Marc Faber recently referenced some research that looked at the 1974 (at left), 1982 and 1991 bottoms and noted that from peak to trough in stock price took approximately 400 to 600 days and we have only been at this for 350 trading days since the peak. So, although the descent in stock prices has been more dramatic with a steeper slope than other recessions, the time series analysis may indicate that we have longer to go, ie, it takes investors time to regain enough confidence to begin purchasing stocks.
Furthermore, those were inflationary recessions have a different character and tend to finish quickly once the punch bowl of excess liquidity is removed.
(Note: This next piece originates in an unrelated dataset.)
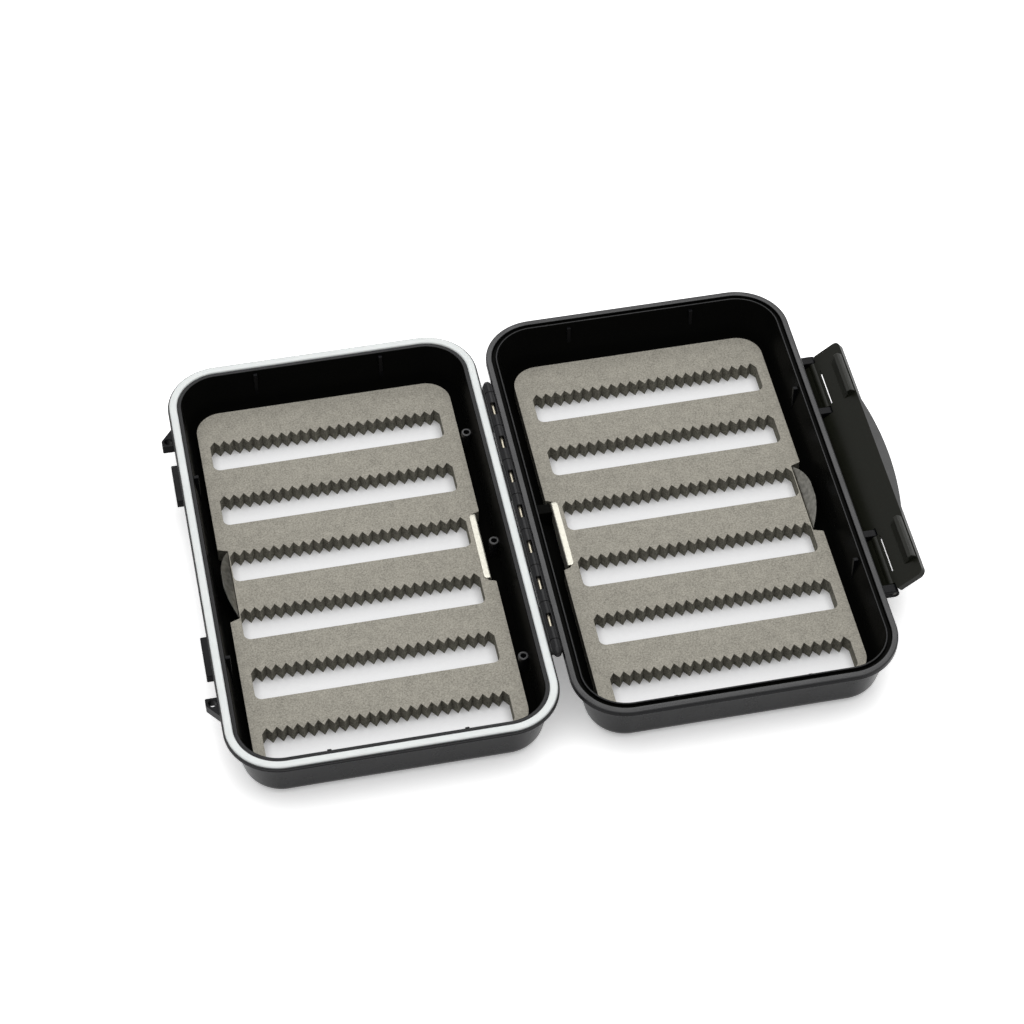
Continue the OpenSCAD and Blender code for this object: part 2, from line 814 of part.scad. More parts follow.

Thus, the deflationary nature of the current crisis would speak to even longer prolongation from peak to trough if we use the 1929 to 1933 deflation as our only example, especially if the current populist cry against deficit spending is heeded by our political leaders. There is no evidence that deflationary recessions resolve more quickly than inflationary recessions, althought the numbers to study are small.
The important factor to remember and get straight is the difference between inflation and deflation. If we treat this like 1974 and tighten monetary and fiscal policy then we will re-live the early 1930's again and exacerbate the worldwide depression. So while I may like Rick Santelli as an infotainer and provider of emotional angst (who doesn't like to get the adrenaline pumped), I respectfully disagree with him on this issue.